How does that square with utilitarianism?
Scott, It appears that you
Scott,
It appears that you have made Tom Anger happy. I don't even have to see his facial expression. Read your article yourself then answer this question "Do you find the same "happyness utility" from reading your own article?"
Economic utility has nothing to do with happiness. Even if it did happiness is so ill defined and subjective that it too is not comparable. Imagine the scenario of fifty pirates stranded on a island with a beautiful nubile sixteen year old nun. I am sure it would make the pirates quite happy to ravish the nun. Likewise I am also sure that the girl would be quite unhappy with it. Likewise the pirates would be quite unhappy to go without sex for the duration, and the nun happy to reserve her body for Christ. How do you do the math?
Can utility be approximated by dollars you ask. Well think about this. Can we use money as a proxy happiness if the pirates happen to have their booty with them? That is, if the going rate for a prostitute is one daubloon a session and the nun would normally earn one daubloon a month in her current occupation can we do the math and say that the happiness index is multiplied by a factor of 150 if she is forced to have sex with all the pirates daily?
Does 1 unit of happy - 1 unit of sad = neutral? I don't think so. That doesn't work interpersonally and furthermore it doesn't work on an individual basis. If got an F grade on the evaluation test and was sad, took the course then on an A on the final and felt happy is that the same as the reverse. Doesn't seem so to me.
I also remember as a child being extremely sad over the most trivial of things. I still occasionally loose the top to my ice cream cone but it doesn't make me nearly as sad. In both cases the ice cream was easily replaceable. For some reason as a kid it was more upsetting because I wanted to eat "that" ice cream cone, and not a replacement. I also was more upset at not being allowed to have and ice cream back then. It made me sadder than when I can't have one now. So even with the same individual what makes them sad or happy changes.
-Brian
Scott, To show that I
Scott,
To show that I understand what you are trying to get at I'll give you and example. Assuming we have identical twins who both like ice cream, and both drop their cones at the same moment, and cry the same amount of time, then why can't we deduce that they have suffered the same loss of utility defined either as happiness or economically? Isn't this at least one case where things are comparible? If so then cannot there be others?
Regards,
Brian
Assuming we have identical
Assuming we have identical twins who both like ice cream, and both drop their cones at the same moment, and cry the same amount of time, then why can’t we deduce that they have suffered the same loss of utility defined either as happiness or economically? Isn’t this at least one case where things are comparible?

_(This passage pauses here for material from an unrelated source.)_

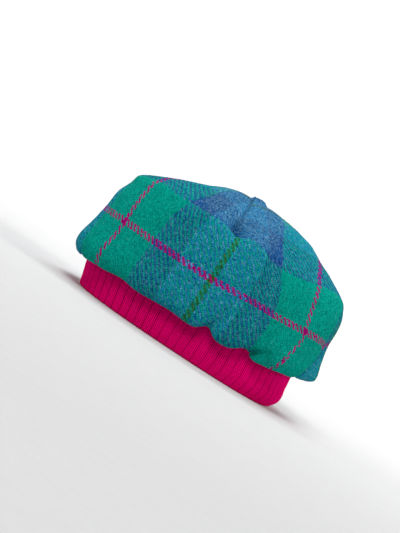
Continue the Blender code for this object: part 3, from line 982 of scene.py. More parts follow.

It depends on how you define it. If it's ordinal then you can't compare. It's mathematically meaningless to compare. If you postulate a cardinal something that is utility and if you further postulate that similar physical states mean similar levels of happiness, then of course you can conclude it. But don't drag me along. I'll stick with ordinal utility.
But cardinal happiness.
But cardinal happiness. Happiness is cardinal, utility is ordinal. We can compare happiness. I know people get them confused. Even I accidentally use one word when I mean the other thing.
Happiness is not the same as
Happiness is not the same as utility.
Specifically, happiness can remain constant as utility increases. Each time your situation improves, you're briefly happy, then (likely) your level of happiness returns to your norm. So you can infinitely improve your situation (as measured by your preference) while remaining (apart from brief rises and dips) equally happy.

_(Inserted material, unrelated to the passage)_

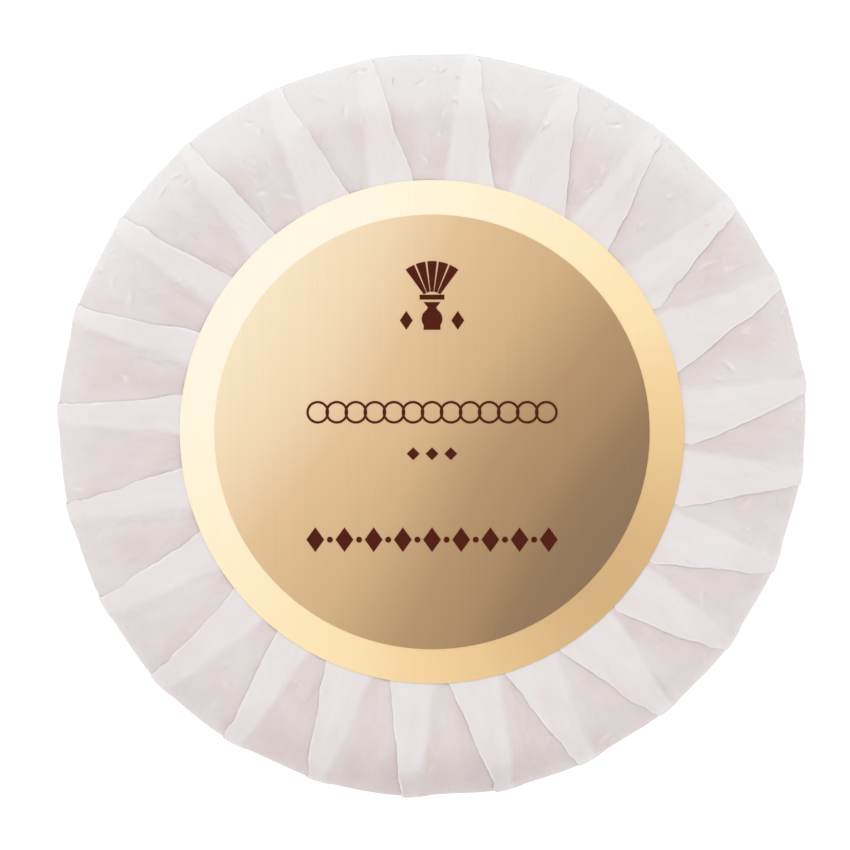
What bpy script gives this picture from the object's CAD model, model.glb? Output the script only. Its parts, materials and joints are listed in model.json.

Since happiness can remain constant as utility increases, happiness cannot be utility.
Why do you need to claim
Why do you need to claim this comparison to be objective truth rather than just your own personal model that informs your own personal decisions?
Well, if you are trying to predict their reaction then you care about an objective something. For example, if you don't want them to hit you then you don't want to annoy them to the point that they hit you. It's objective because it's testable (by whether they hit you).
You can compare across people by identifying them at reaction points. I.e., "punching mad" means the same thing for two people: it means so mad that they'll punch you.
Constant, I would probably
Constant,
There are lots of reasons to think that utilitarianism is problematic, but this certainly isn't one of them. There are all sorts of possible explanations here. I'll give the two most obvious ones.
Utilitarianism tells us what action we ought to perform. That doesn't imply anything at all about what you, personally, will prefer.
The utilitarian would, I suspect, say that saving the tortured genius would be the right thing to do because the chances are pretty good that the tortured genius will, during the remainder of her life, do lots of things that will have the effect of making other people happy. If you can show for certain that the tortured genius will do no such thing and will instead continue only to be miserable and unproductive, then the utilitarian might say to save the imbecile. And I'd wonder a bit if your intuitions still didn't match up. Why, after all, save someone if all she will do is suffer?
You can compare across
Sure, but there's clearly no reason to believe that this is the same emotional state in two people. The threshold for punching is incredibly different in different people.
Sure, but there’s clearly
Sure, but there’s clearly no reason to believe that this is the same emotional state in two people. The threshold for punching is incredibly different in different people.
You can simply define it the same. It's up to us to define how we define our terms. All I'm saying is that you can define *something* objective and testable that you can call "anger". My example is maybe oversimplified, because there might be something else objective and testable which is not as crude as "punching mad". For example, degree of anger might be measured by the resulting cognitive deficits - i.e. being so mad you can't think straight. If you can measure i.q., then you can measure the effect of anger on i.q.
Stuff like that might be possible. And any or all of it might be useful for purposes other than playing Utilitarian God to decide who receives braces and what unlucky joe is robbed to pay for those braces.
Can I add that I loathe
Can I add that I loathe utilitarianism. I consider it the height of arrogance. Just felt like getting that off my chest.
Feel free, Constant. I'm
Feel free, Constant. I'm not particularly fond of utilitarianism either. Nonetheless, it's hard to deny it's one of the better moral theories, even if it's wrong.